Don’t destroy an ingredient for the sake of the flavour, compromising your health. This is how we can sustain our cuisine, we can teach people that Malaysian food is healthy. Any food if you think about it, we can always come up with a way to make it healthier.
V: What is the biggest myth when it comes to Malaysian food?
C: (Pauses to think) When people talk about Malaysian food, they always think Malay, Chinese and Indian cuisine. This has been translated to the rest of the world. But why can’t Malaysian food be also the kind of food that actual Malaysians eat? What is cooked at home on a daily basis.
Look at your Chinese neighbour. Do you think her parents cook the same way the Chinese restaurant near your house does? Your neighbour’s food is a little different, but why isn’t that Malaysian food?

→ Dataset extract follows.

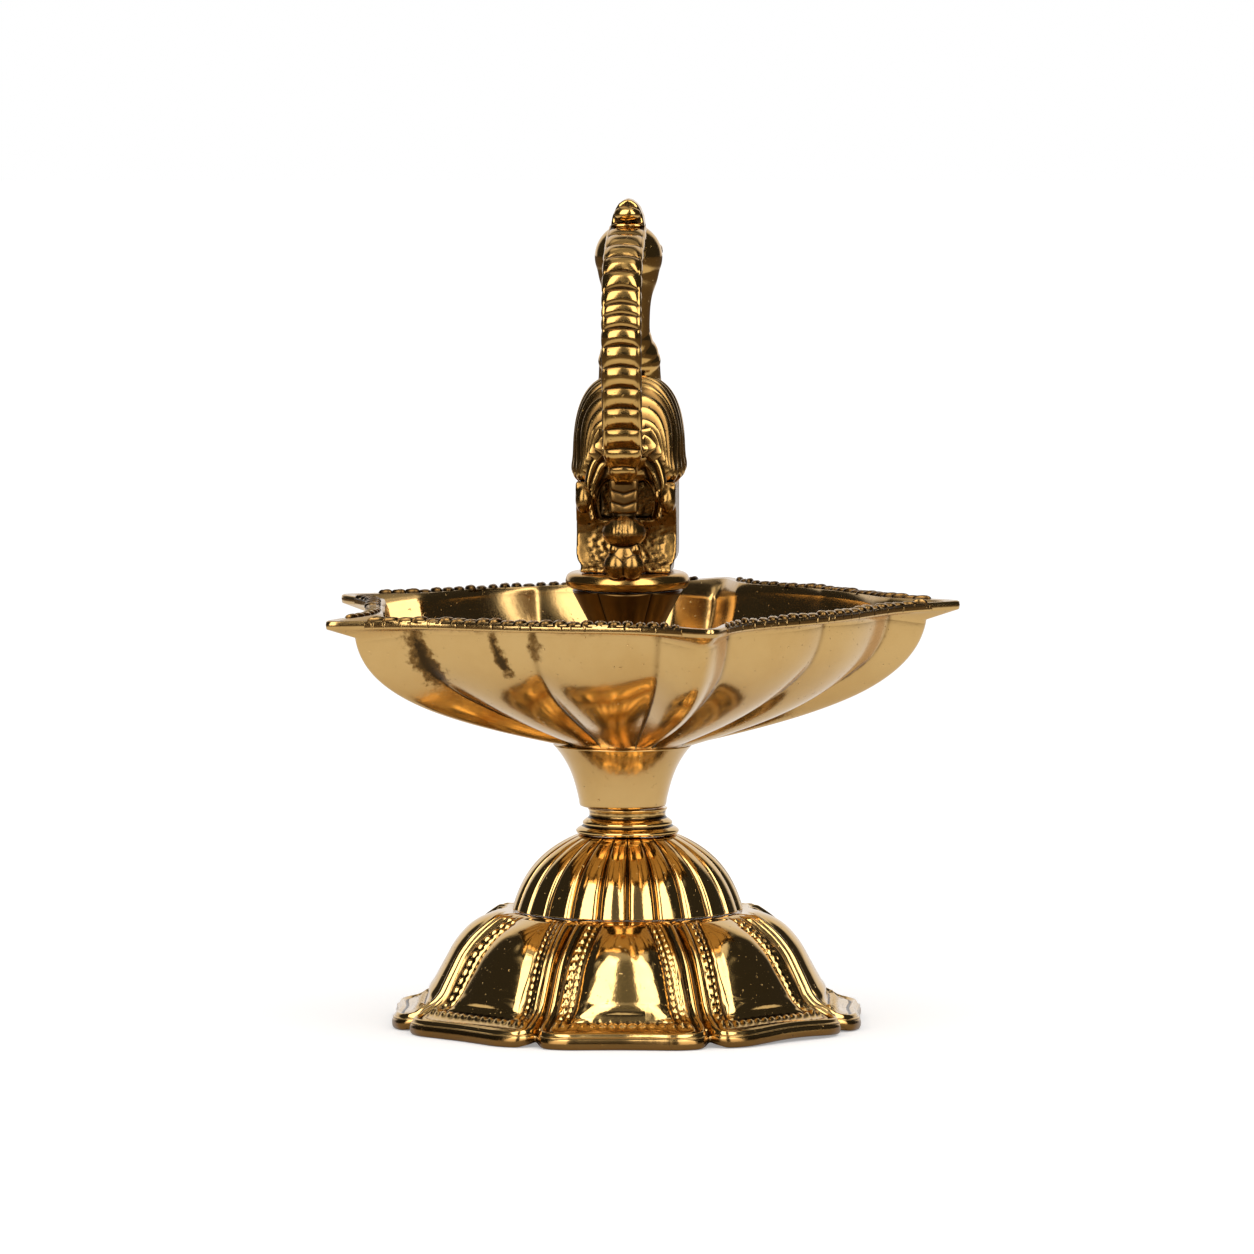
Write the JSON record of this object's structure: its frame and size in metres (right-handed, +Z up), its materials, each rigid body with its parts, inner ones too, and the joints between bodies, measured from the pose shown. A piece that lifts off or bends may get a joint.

I think we put so much emphasis on the usual Malaysian dishes like nasi lemak, satay, rendang and roti canai that we have narrowed Malaysian cuisine down to that. But we are boxing ourselves in by doing that. What your mum makes at home when you were growing up, that’s Malaysian food too.
V: This would render Malaysian food to be limitless!
C: There really is no limit to it. Malaysian food is unique to the people of this land, their knowledge, their way of life and how they cook with what they have. It doesn’t have to be nasi lemak to be Malaysian.
There is a dish that I call ‘Slow Cooked Tomatoes in Coconut Cream Sauce’. As a young girl, I knew it as sothi. I wanted Americans to try this dish, but nobody understood when I said that. This particular dish isn’t usually regarded as Malaysian food. But why not?
Every single cookbook that has come out of Malaysia only has the same style of recipes. We will never create, we will never evolve, because we forget to recognise that we all came to this land, we made this place our home and we made food our own style and it is unique as we are. And that is also Malaysian food, it has to be respected for that.
Honestly, Malaysian food isn’t just a mixture of cultures, it is how the people in Malaysia eat in their own homes too.